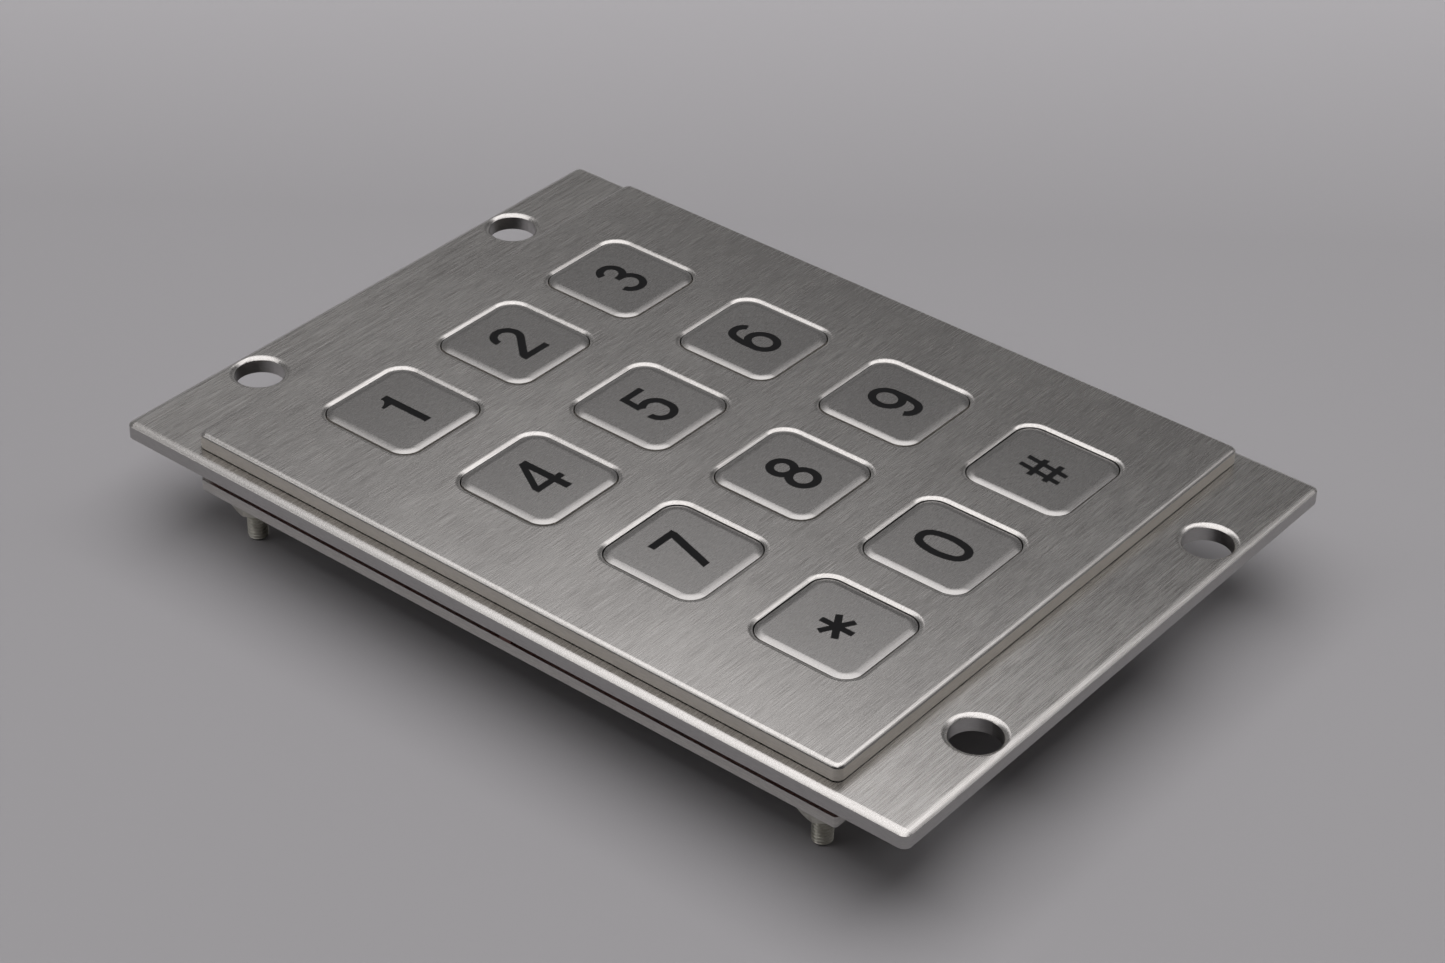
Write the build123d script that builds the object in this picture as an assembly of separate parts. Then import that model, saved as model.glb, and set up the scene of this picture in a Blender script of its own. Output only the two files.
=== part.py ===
"""Flush-mounted 12-key keypad: stainless face and keys on a mounting flange, silicone key mat, circuit
board and rear plate, clamped together by four welded studs. Writes one STEP file per piece to parts/.

Frame, in millimetres: +Z out of the face, +Y up the keypad from the bottom row to the top row, +X to
the right as read from the front. The origin is below the middle of the flange, level with the stud ends.
"""
import os
from math import asin, atan2, degrees

from build123d import *

# Key grid
KEY_ROWS = (("1", "2", "3"), ("4", "5", "6"), ("7", "8", "9"), ("star", "0", "hash"))
KEY_PITCH_X = 19.5
KEY_PITCH_Y = 21.0
GRID_CENTRE_Y = 0.0

# Stack, from the face to the stud ends
PANEL_THICK = 1.9
GASKET_THICK = 0.1
FLANGE_THICK = 2.0
MAT_THICK = 0.9
BOARD_THICK = 1.6
REAR_THICK = 1.5
WASHER_THICK = 0.5
NUT_THICK = 2.0
STUD_TAIL = 4.2

STUD_END = 0.0
NUT_BOTTOM = STUD_END + STUD_TAIL
NUT_TOP = NUT_BOTTOM + NUT_THICK
REAR_BOTTOM = NUT_TOP + WASHER_THICK
BOARD_BOTTOM = REAR_BOTTOM + REAR_THICK
BOARD_TOP = BOARD_BOTTOM + BOARD_THICK
FLANGE_BOTTOM = BOARD_TOP + MAT_THICK
FLANGE_TOP = FLANGE_BOTTOM + FLANGE_THICK
PANEL_BOTTOM = FLANGE_TOP + GASKET_THICK
FACE = PANEL_BOTTOM + PANEL_THICK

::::

DO THIS — Give the lines again, exactly as they stand, from the beginning of the data through the line with "STUD_TAIL = 4.2".

RESPONSE TO THE EXERCISE —
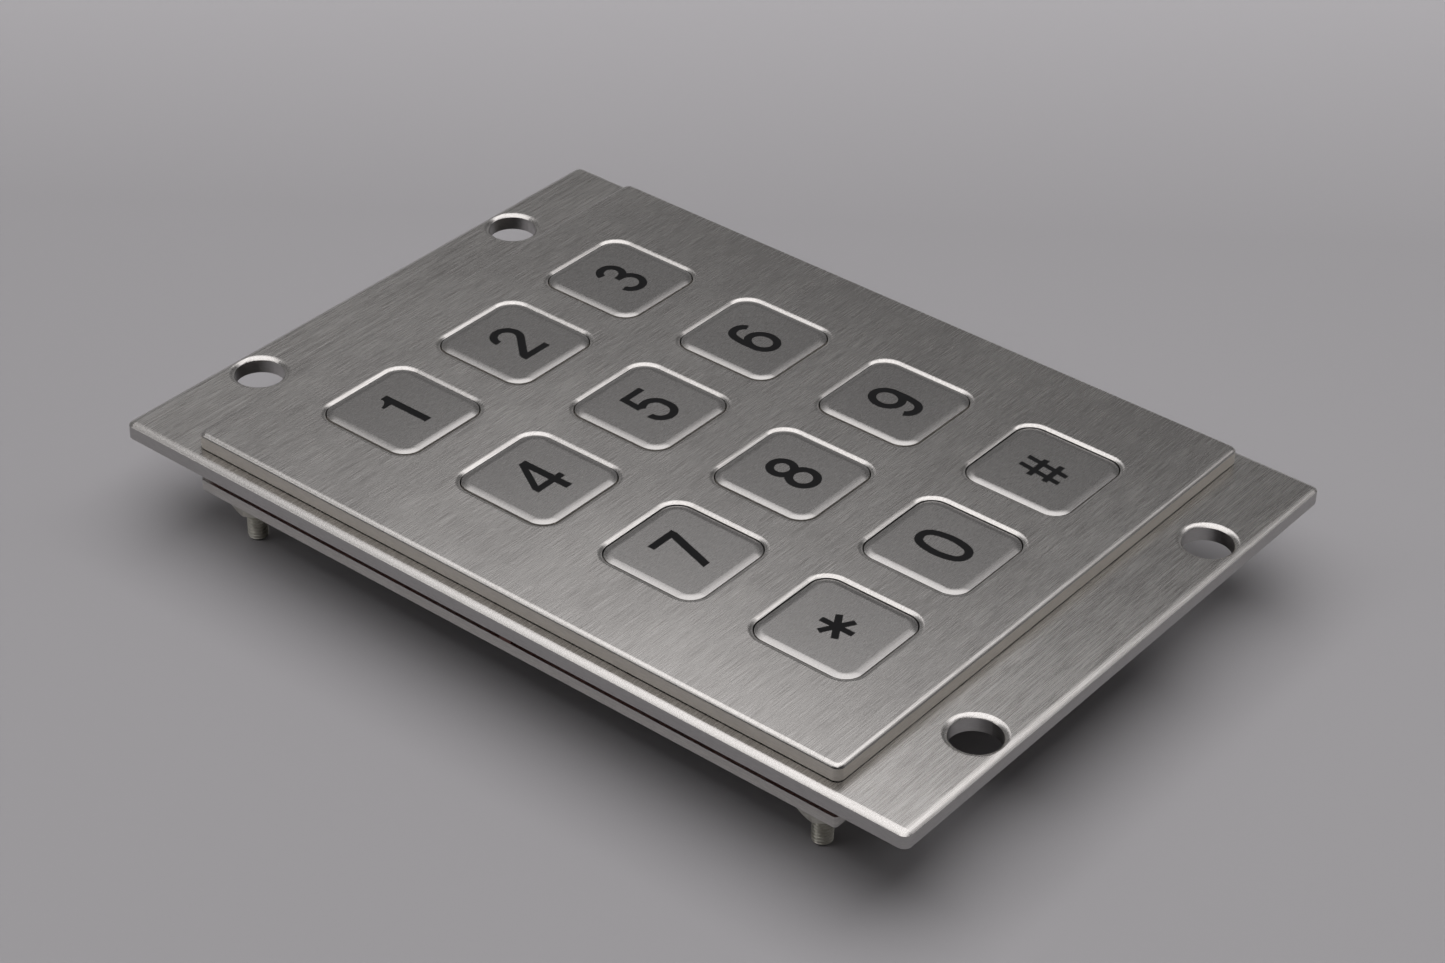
Write the build123d script that builds the object in this picture as an assembly of separate parts. Then import that model, saved as model.glb, and set up the scene of this picture in a Blender script of its own. Output only the two files.
=== part.py ===
"""Flush-mounted 12-key keypad: stainless face and keys on a mounting flange, silicone key mat, circuit
board and rear plate, clamped together by four welded studs. Writes one STEP file per piece to parts/.

Frame, in millimetres: +Z out of the face, +Y up the keypad from the bottom row to the top row, +X to
the right as read from the front. The origin is below the middle of the flange, level with the stud ends.
"""
import os
from math import asin, atan2, degrees

from build123d import *

# Key grid
KEY_ROWS = (("1", "2", "3"), ("4", "5", "6"), ("7", "8", "9"), ("star", "0", "hash"))
KEY_PITCH_X = 19.5
KEY_PITCH_Y = 21.0
GRID_CENTRE_Y = 0.0

# Stack, from the face to the stud ends
PANEL_THICK = 1.9
GASKET_THICK = 0.1
FLANGE_THICK = 2.0
MAT_THICK = 0.9
BOARD_THICK = 1.6
REAR_THICK = 1.5
WASHER_THICK = 0.5
NUT_THICK = 2.0
STUD_TAIL = 4.2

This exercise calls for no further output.